→ **DO THIS**: Go through the listing below and gather every line with the word "that".

→ **RECORDED INFORMATION**:
• • • •

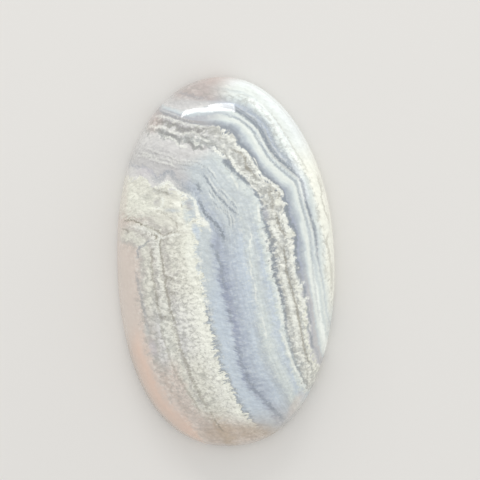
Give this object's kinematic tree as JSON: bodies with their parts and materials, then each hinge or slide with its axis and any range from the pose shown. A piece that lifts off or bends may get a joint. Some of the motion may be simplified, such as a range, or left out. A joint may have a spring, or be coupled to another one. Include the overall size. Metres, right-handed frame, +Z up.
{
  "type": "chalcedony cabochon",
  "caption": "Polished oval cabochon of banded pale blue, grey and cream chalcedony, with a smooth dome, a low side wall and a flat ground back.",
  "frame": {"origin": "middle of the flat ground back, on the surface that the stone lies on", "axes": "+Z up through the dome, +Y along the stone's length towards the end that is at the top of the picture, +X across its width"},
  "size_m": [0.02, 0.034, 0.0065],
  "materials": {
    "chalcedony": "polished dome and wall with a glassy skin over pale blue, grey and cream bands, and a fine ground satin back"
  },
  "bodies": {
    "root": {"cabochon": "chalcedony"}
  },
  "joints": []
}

• • • •

→ **FULL ANSWER**:
Give this object's kinematic tree as JSON: bodies with their parts and materials, then each hinge or slide with its axis and any range from the pose shown. A piece that lifts off or bends may get a joint. Some of the motion may be simplified, such as a range, or left out. A joint may have a spring, or be coupled to another one. Include the overall size. Metres, right-handed frame, +Z up.
  "frame": {"origin": "middle of the flat ground back, on the surface that the stone lies on", "axes": "+Z up through the dome, +Y along the stone's length towards the end that is at the top of the picture, +X across its width"},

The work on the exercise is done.